§ Required work: Return exactly and only these lines: the first of the listing through the one containing "-20.4, 4.6, 0.2)]]".

§ Data segment:

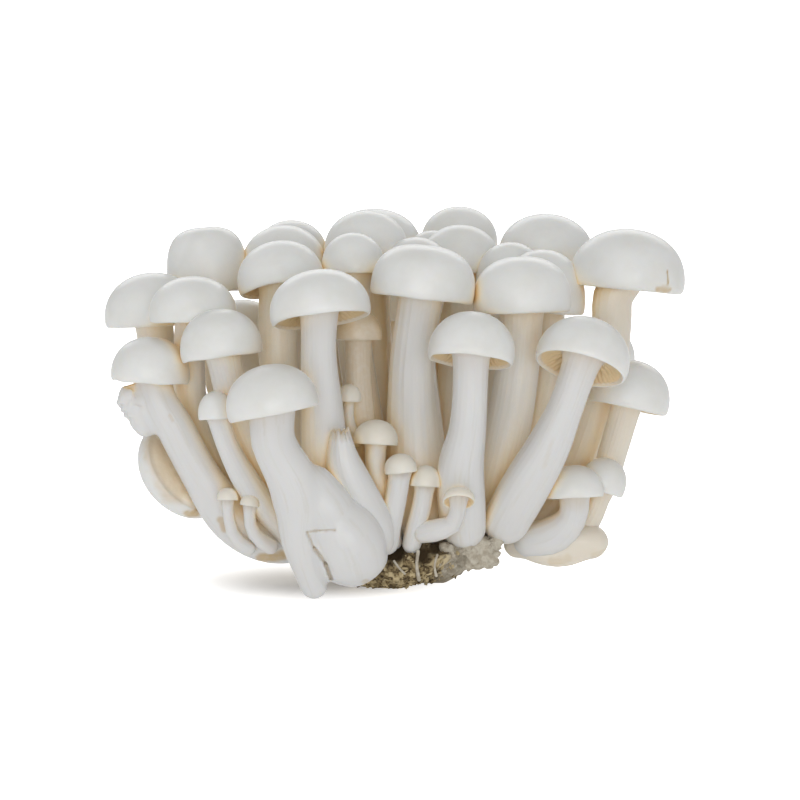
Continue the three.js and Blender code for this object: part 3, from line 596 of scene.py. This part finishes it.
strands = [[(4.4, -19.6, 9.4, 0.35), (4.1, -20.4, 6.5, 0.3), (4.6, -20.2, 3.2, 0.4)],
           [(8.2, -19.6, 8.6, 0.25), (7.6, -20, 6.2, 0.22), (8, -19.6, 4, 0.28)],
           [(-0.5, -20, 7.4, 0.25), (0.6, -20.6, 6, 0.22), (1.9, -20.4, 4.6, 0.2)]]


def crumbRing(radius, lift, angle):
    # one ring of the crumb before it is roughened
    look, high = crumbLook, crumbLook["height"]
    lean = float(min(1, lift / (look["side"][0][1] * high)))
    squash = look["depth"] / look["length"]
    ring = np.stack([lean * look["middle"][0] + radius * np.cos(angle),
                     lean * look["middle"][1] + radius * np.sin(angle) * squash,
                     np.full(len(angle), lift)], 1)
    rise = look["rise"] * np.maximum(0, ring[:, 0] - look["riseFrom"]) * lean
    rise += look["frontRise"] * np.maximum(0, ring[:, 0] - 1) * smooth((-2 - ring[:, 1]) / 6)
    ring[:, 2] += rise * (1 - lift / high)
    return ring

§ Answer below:
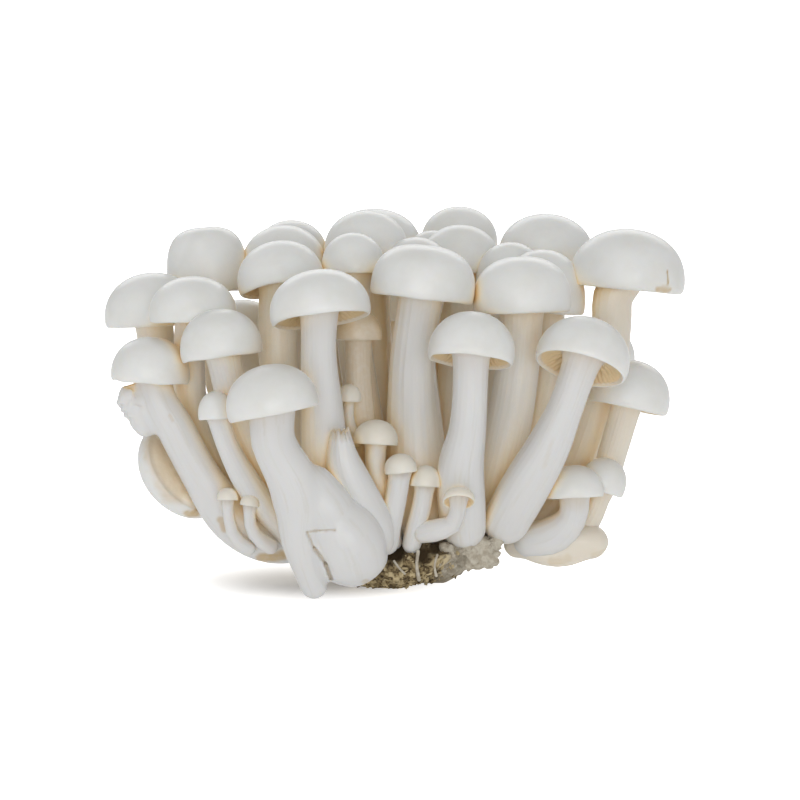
Continue the three.js and Blender code for this object: part 3, from line 596 of scene.py. This part finishes it.
strands = [[(4.4, -19.6, 9.4, 0.35), (4.1, -20.4, 6.5, 0.3), (4.6, -20.2, 3.2, 0.4)],
           [(8.2, -19.6, 8.6, 0.25), (7.6, -20, 6.2, 0.22), (8, -19.6, 4, 0.28)],
           [(-0.5, -20, 7.4, 0.25), (0.6, -20.6, 6, 0.22), (1.9, -20.4, 4.6, 0.2)]]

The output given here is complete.